Restate word for word the lines beginning at the one that contains "Continue the build123d" and ending at the one that contains "pale_table = finished(kit)"; include both and nothing else.

*** Given records ***

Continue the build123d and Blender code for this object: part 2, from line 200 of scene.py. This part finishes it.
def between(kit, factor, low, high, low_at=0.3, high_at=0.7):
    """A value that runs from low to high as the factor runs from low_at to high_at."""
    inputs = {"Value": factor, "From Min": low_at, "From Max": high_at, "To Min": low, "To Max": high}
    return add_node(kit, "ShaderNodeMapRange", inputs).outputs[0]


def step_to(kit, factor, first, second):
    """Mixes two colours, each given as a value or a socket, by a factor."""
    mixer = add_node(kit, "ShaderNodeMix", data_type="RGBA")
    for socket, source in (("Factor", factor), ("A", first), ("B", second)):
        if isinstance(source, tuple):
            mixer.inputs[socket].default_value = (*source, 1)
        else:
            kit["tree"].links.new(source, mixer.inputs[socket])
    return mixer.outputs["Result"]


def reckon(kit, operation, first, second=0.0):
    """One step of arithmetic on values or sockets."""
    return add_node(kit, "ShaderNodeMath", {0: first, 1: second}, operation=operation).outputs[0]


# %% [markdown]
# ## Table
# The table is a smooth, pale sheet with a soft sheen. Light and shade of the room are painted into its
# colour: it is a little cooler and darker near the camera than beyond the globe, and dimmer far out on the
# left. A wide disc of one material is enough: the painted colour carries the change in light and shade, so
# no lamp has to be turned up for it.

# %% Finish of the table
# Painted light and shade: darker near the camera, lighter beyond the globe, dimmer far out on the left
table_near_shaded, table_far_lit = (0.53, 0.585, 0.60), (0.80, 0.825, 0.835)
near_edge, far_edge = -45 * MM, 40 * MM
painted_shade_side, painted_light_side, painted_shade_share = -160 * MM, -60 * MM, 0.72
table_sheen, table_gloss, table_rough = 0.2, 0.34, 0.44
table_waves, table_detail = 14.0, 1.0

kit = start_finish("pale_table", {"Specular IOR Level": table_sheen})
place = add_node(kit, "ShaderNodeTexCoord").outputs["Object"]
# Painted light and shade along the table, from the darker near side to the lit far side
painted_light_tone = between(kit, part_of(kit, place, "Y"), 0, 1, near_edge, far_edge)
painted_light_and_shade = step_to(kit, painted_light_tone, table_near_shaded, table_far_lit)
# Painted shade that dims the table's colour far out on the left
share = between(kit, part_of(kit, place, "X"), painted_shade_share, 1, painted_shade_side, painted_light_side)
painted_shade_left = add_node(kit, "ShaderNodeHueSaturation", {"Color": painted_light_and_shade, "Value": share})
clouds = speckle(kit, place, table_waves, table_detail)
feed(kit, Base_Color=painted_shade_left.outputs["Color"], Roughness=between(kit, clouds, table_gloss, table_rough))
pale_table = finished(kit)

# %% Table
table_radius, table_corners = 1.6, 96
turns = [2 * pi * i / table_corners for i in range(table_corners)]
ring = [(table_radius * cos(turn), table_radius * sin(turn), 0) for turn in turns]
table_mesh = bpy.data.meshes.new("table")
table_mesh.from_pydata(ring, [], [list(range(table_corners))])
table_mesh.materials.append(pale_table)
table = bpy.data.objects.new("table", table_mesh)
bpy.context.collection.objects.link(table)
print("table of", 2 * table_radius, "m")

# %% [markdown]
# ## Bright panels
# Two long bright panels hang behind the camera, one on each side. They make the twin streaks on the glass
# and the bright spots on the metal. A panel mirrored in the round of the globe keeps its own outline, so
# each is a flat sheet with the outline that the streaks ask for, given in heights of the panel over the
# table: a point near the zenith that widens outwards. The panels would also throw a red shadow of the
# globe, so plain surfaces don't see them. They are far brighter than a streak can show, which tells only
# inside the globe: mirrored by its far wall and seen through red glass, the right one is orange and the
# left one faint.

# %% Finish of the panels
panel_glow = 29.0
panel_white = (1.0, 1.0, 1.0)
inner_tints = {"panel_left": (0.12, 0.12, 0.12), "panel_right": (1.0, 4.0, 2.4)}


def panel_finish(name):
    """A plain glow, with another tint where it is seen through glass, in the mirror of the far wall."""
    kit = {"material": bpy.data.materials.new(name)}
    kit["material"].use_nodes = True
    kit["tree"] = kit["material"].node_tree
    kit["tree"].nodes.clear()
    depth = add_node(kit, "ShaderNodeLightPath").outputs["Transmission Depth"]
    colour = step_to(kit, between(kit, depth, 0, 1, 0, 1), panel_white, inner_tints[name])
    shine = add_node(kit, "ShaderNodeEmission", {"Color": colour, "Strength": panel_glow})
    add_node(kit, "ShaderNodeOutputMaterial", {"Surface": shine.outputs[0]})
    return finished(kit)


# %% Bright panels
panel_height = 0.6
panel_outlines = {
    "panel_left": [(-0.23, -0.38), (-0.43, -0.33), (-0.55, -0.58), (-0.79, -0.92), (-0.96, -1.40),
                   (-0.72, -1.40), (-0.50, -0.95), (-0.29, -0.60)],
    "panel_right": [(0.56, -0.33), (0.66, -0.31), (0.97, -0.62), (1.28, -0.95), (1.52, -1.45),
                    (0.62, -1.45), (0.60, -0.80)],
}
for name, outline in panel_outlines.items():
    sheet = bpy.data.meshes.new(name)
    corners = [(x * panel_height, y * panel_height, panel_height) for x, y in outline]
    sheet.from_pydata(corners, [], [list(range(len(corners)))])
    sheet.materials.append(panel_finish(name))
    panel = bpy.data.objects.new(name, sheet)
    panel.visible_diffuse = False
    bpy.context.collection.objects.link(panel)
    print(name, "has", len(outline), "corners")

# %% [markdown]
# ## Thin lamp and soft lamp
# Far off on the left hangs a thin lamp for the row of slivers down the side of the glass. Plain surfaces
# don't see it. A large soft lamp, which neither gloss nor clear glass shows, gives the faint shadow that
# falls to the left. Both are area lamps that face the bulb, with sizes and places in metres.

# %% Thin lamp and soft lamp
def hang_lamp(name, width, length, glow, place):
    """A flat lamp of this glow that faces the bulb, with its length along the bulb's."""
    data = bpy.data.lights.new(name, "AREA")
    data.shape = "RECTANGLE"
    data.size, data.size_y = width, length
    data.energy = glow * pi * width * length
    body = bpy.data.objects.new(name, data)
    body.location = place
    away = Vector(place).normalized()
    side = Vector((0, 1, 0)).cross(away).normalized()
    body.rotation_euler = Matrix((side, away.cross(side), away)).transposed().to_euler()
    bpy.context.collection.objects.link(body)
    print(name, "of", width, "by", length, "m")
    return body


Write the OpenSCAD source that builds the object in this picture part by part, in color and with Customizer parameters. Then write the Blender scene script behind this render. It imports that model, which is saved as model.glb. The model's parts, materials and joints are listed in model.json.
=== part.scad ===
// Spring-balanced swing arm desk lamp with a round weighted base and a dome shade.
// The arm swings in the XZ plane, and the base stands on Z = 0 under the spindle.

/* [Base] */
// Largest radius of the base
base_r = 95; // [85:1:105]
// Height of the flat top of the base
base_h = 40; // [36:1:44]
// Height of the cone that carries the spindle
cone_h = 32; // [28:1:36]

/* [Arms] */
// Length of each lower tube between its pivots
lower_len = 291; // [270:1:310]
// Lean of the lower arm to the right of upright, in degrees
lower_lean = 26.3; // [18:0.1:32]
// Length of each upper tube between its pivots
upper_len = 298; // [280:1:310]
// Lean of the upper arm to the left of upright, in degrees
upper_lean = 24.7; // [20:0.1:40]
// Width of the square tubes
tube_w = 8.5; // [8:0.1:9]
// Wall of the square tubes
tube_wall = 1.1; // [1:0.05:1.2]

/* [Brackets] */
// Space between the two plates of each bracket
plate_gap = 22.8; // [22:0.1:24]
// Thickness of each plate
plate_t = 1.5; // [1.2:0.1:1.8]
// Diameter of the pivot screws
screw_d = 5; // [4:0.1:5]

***
*** Given records ***

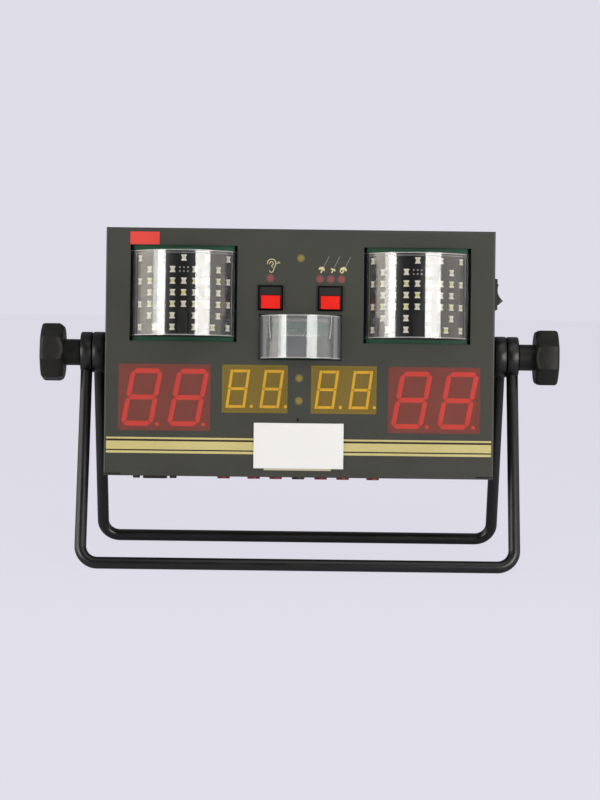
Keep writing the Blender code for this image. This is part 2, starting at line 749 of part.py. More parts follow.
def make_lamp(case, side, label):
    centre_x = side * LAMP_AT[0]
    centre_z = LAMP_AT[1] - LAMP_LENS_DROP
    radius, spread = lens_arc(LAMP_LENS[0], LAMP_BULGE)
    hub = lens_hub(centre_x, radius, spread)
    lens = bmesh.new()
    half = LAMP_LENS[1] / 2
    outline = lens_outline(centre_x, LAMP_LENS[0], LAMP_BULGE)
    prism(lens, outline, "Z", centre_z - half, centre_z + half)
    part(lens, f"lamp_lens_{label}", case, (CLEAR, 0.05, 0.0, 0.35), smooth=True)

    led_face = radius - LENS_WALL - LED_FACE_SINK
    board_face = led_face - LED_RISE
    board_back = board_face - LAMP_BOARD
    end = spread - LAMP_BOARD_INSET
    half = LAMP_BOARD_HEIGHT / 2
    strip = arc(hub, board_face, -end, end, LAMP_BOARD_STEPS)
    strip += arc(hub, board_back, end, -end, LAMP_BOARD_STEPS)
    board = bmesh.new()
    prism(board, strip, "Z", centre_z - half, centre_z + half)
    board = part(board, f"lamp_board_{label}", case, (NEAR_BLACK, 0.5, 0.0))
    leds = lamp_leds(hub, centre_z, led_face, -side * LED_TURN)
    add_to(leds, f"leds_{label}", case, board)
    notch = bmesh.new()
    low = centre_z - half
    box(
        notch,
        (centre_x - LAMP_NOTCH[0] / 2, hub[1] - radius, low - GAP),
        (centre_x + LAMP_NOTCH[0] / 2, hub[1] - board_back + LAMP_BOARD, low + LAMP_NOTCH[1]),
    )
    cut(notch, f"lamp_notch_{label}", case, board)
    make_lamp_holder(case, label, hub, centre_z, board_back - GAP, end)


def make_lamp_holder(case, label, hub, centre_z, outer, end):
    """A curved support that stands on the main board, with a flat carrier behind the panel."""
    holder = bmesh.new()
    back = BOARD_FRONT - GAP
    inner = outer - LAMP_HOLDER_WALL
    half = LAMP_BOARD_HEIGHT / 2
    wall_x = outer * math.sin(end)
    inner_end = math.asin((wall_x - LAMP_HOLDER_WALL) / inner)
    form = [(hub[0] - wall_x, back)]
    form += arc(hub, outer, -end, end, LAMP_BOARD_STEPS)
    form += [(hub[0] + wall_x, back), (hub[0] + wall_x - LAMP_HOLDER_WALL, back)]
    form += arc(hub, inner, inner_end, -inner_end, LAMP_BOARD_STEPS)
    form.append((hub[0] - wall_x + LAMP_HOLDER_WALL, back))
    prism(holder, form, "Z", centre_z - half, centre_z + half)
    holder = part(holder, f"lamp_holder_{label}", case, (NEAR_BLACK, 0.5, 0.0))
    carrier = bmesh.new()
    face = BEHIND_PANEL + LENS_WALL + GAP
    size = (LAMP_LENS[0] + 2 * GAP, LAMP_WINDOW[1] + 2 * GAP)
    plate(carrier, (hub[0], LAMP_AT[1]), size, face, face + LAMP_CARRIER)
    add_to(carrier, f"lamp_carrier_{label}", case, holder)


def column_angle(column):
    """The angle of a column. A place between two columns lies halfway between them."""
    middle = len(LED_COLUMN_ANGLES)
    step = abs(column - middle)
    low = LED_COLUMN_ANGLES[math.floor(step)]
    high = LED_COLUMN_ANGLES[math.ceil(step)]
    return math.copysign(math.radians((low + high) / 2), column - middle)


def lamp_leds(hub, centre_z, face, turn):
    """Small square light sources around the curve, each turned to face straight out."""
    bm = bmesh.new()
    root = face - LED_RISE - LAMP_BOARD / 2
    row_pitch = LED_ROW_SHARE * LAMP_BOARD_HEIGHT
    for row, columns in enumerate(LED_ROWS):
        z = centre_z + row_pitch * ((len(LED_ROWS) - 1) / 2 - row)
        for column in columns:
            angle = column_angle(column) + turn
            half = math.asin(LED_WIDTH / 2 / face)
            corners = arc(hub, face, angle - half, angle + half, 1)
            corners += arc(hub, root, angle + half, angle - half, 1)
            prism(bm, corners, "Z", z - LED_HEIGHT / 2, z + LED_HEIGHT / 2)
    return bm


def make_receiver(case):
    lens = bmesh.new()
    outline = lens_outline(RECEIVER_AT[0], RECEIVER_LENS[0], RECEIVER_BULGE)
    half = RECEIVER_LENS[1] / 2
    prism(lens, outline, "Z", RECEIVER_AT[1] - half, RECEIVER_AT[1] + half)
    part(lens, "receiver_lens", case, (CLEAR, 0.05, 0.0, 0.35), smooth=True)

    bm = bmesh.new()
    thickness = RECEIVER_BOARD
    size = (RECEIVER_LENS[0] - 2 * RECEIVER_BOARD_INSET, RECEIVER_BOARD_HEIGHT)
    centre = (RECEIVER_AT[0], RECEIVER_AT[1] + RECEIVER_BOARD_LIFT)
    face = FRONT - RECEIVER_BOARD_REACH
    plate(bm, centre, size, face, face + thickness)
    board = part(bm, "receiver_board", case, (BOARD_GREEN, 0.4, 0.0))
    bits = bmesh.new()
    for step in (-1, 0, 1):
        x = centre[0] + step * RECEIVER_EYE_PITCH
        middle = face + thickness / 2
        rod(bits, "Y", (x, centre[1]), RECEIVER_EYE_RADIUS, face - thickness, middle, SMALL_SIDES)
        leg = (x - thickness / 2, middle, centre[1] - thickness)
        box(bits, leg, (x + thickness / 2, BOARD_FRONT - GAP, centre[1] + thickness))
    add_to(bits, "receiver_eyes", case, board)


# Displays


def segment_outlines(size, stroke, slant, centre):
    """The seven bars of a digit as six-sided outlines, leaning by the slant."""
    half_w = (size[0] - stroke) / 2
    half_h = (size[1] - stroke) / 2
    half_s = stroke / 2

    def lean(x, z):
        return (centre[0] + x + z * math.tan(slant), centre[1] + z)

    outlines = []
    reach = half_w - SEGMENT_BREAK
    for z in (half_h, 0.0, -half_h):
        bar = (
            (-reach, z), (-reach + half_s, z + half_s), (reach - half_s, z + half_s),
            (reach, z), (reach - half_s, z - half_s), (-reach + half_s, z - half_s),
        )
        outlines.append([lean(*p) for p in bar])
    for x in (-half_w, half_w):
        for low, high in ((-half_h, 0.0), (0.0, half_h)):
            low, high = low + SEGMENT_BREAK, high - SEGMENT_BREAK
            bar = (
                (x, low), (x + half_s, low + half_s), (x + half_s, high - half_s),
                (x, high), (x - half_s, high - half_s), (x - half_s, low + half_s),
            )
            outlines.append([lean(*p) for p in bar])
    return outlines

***

> Complete output
Continue the build123d and Blender code for this object: part 2, from line 200 of scene.py. This part finishes it.
def between(kit, factor, low, high, low_at=0.3, high_at=0.7):
    """A value that runs from low to high as the factor runs from low_at to high_at."""
    inputs = {"Value": factor, "From Min": low_at, "From Max": high_at, "To Min": low, "To Max": high}
    return add_node(kit, "ShaderNodeMapRange", inputs).outputs[0]


def step_to(kit, factor, first, second):
    """Mixes two colours, each given as a value or a socket, by a factor."""
    mixer = add_node(kit, "ShaderNodeMix", data_type="RGBA")
    for socket, source in (("Factor", factor), ("A", first), ("B", second)):
        if isinstance(source, tuple):
            mixer.inputs[socket].default_value = (*source, 1)
        else:
            kit["tree"].links.new(source, mixer.inputs[socket])
    return mixer.outputs["Result"]


def reckon(kit, operation, first, second=0.0):
    """One step of arithmetic on values or sockets."""
    return add_node(kit, "ShaderNodeMath", {0: first, 1: second}, operation=operation).outputs[0]


# %% [markdown]
# ## Table
# The table is a smooth, pale sheet with a soft sheen. Light and shade of the room are painted into its
# colour: it is a little cooler and darker near the camera than beyond the globe, and dimmer far out on the
# left. A wide disc of one material is enough: the painted colour carries the change in light and shade, so
# no lamp has to be turned up for it.

# %% Finish of the table
# Painted light and shade: darker near the camera, lighter beyond the globe, dimmer far out on the left
table_near_shaded, table_far_lit = (0.53, 0.585, 0.60), (0.80, 0.825, 0.835)
near_edge, far_edge = -45 * MM, 40 * MM
painted_shade_side, painted_light_side, painted_shade_share = -160 * MM, -60 * MM, 0.72
table_sheen, table_gloss, table_rough = 0.2, 0.34, 0.44
table_waves, table_detail = 14.0, 1.0

kit = start_finish("pale_table", {"Specular IOR Level": table_sheen})
place = add_node(kit, "ShaderNodeTexCoord").outputs["Object"]
# Painted light and shade along the table, from the darker near side to the lit far side
painted_light_tone = between(kit, part_of(kit, place, "Y"), 0, 1, near_edge, far_edge)
painted_light_and_shade = step_to(kit, painted_light_tone, table_near_shaded, table_far_lit)
# Painted shade that dims the table's colour far out on the left
share = between(kit, part_of(kit, place, "X"), painted_shade_share, 1, painted_shade_side, painted_light_side)
painted_shade_left = add_node(kit, "ShaderNodeHueSaturation", {"Color": painted_light_and_shade, "Value": share})
clouds = speckle(kit, place, table_waves, table_detail)
feed(kit, Base_Color=painted_shade_left.outputs["Color"], Roughness=between(kit, clouds, table_gloss, table_rough))
pale_table = finished(kit)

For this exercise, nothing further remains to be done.